Hanan Ashrawi
«Les femmes doivent coopérer. Elles doivent toujours constituer des systèmes et des réseaux de soutien en faveur d’autres femmes, et ne doivent pas servir de prétexte pour exclure d’autres femmes de la politique. » - Hanan Ashrawi
iKNOW Politics: Mme Ashrawi, vous êtes connue en tant que législatrice palestinienne, militante des droits de l’homme et universitaire. Vous avez exercé de nombreuses fonctions au cours de votre carrière politique, notamment celle de membre du Conseil législatif palestinien, Ministre de l’éducation supérieure et de la recherche et présidente du Comité politique. Comment êtes-vous entrée en politique? Votre famille vous a-t-elle soutenue?
Je pense qu’aucun Palestinien n’a d’autre choix que de faire de la politique. Je préférerais nettement être universitaire, écrire des livres et enseigner, mais je dois faire de la politique. Etant Palestinienne, je fais forcément partie de l’environnement politique car mon identité est façonnée par ma lutte et je ne peux me soustraire à cette responsabilité. A bien des égards, j’ai le sentiment qu’on peut être une victime passive ou façonner la réalité de manière active. J’ai choisi la dernière voie. Je participe à la vie politique depuis que je suis étudiante, plus précisément depuis 1967, au moment où Israël a occupé la Cisjordanie et Gaza. A cette époque, j’étudiais à Beyrouth et je ne pouvais rentrer chez moi à cause de la situation dans la région. J’ai donc décidé de m’engager.

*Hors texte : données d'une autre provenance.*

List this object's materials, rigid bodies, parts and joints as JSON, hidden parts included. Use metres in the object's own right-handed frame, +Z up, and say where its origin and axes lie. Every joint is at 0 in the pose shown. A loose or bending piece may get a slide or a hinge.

Je suis devenue la porte-parole de l’Union générale des étudiants palestiniens au Liban. Par la suite, j’ai été élue représentante des étudiants palestiniens à l’ONU. Depuis, j’ai pris divers types d’engagements publics et participé à un certain nombre d’élections politiques. J’ai aussi travaillé dans des camps de réfugiés, ce qui n’était pas facile. Quand je suis rentrée en Palestine, j’ai rejoint le mouvement de protestation et formé d’autres mouvements en faveur des droits de l’homme et de la justice. J’ai été emprisonnée et passée à tabac à maintes reprises.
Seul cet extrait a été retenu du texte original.